November 2010 was a repudiation of the economic policies and anti-constitutional power grab of Obama and his Democrats.

It was NOT an endorsement of Big Church Republicans, their Evangelical special interests. Nor was it in reaction to the anti-Christian agenda of certain special interests on the left. (That’s a fair shot, Newt)

The more the candidates are lured by the media into wasting time talking about ecclesiastical ‘issues’, the less swing+indie voters will be convinced about the clarity of the GOP’s message and vision for restoring individual liberty and prosperity …for all (Christians and gays alike).
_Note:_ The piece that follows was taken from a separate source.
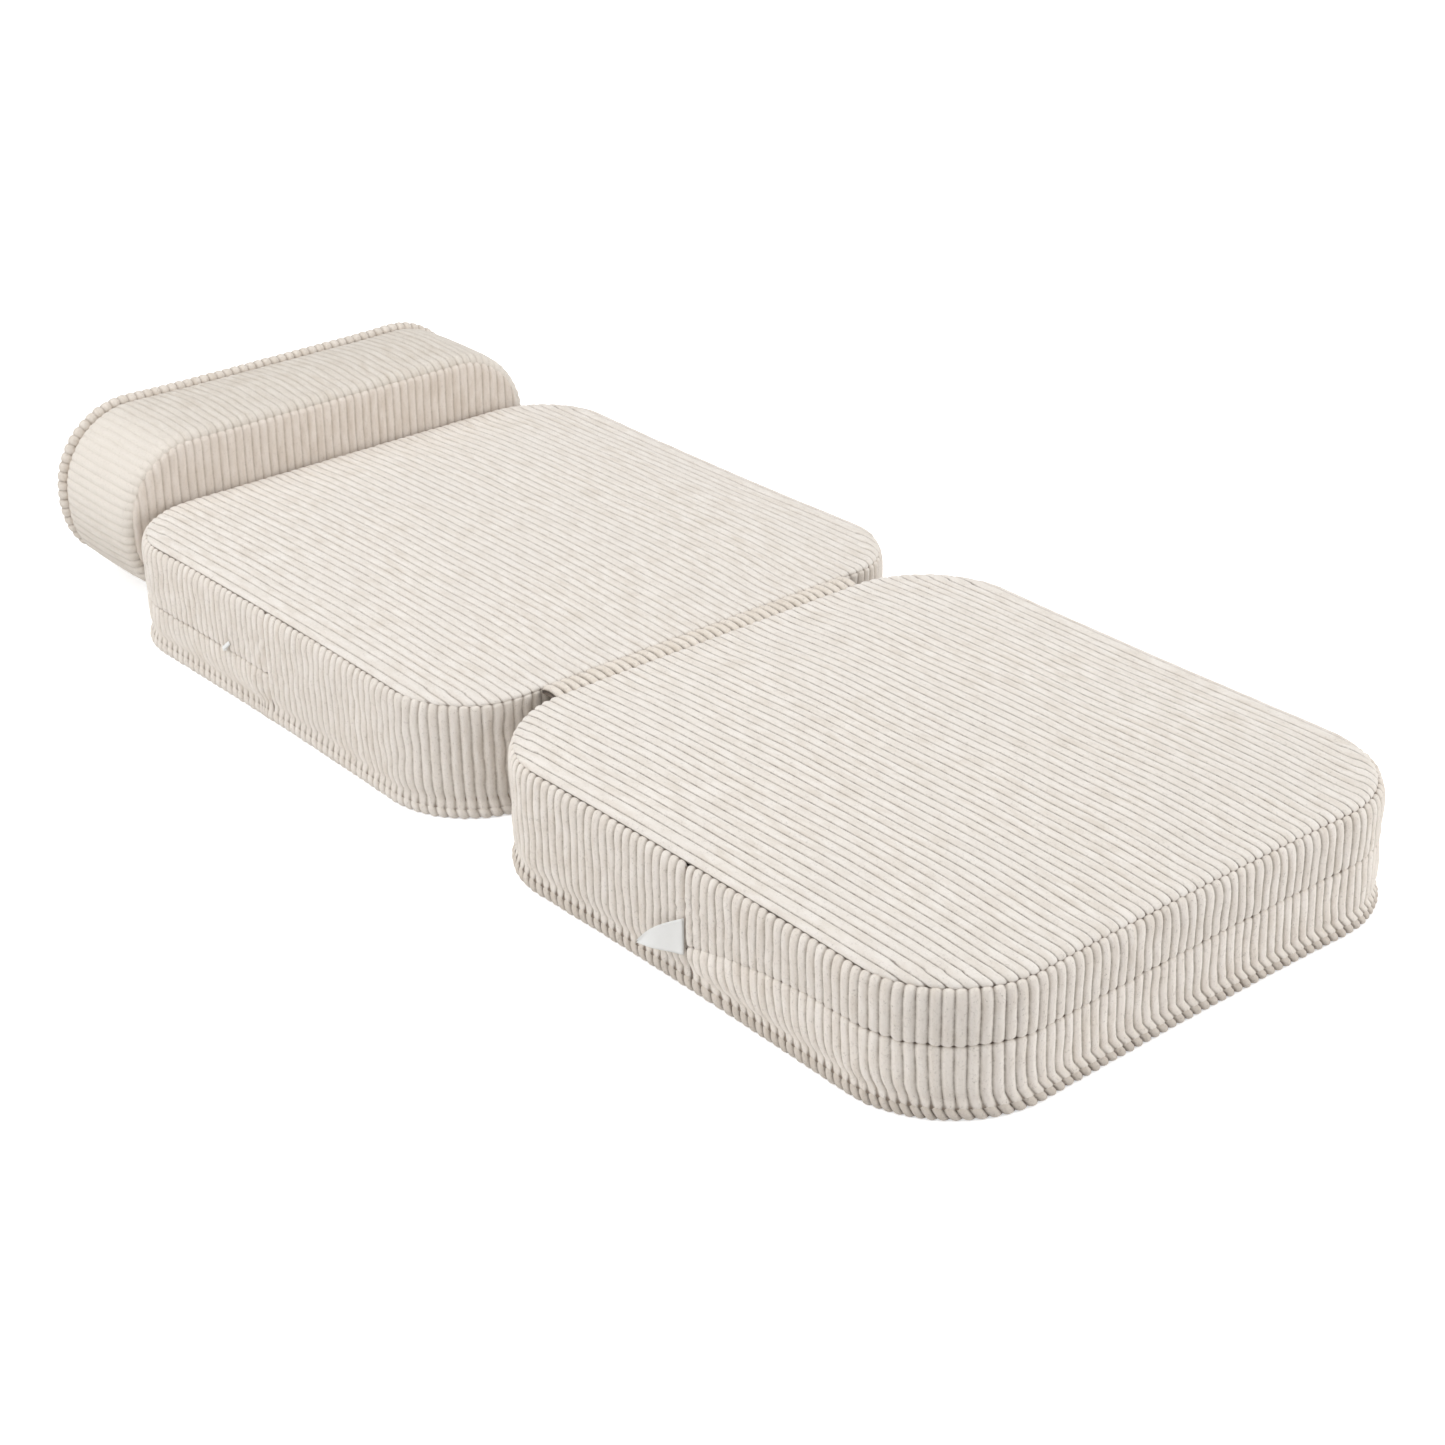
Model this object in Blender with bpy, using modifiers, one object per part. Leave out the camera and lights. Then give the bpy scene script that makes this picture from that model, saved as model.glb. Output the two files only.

I see this from a different angle, I suppose. Newt came out of New Hampshire behind Santorum. He came across, to me, as poised to image he was defending the “little guy”, the “junior” of the bunch; making his the wise mentor of Santorum. How many examples were “Catholic”? How did he say “Catholic” Where did he look when he said “Catholic”. Why no mentions of the Bible studies not allowed in peoples’ own home? Why not expose a diverse group of Christians? In my perception Newt’s response was a game plan to take charge of Santorum. What is Newt’s action history on fighting this discrimination? Did he actually champion this aggressively in the past, outside of verbiage?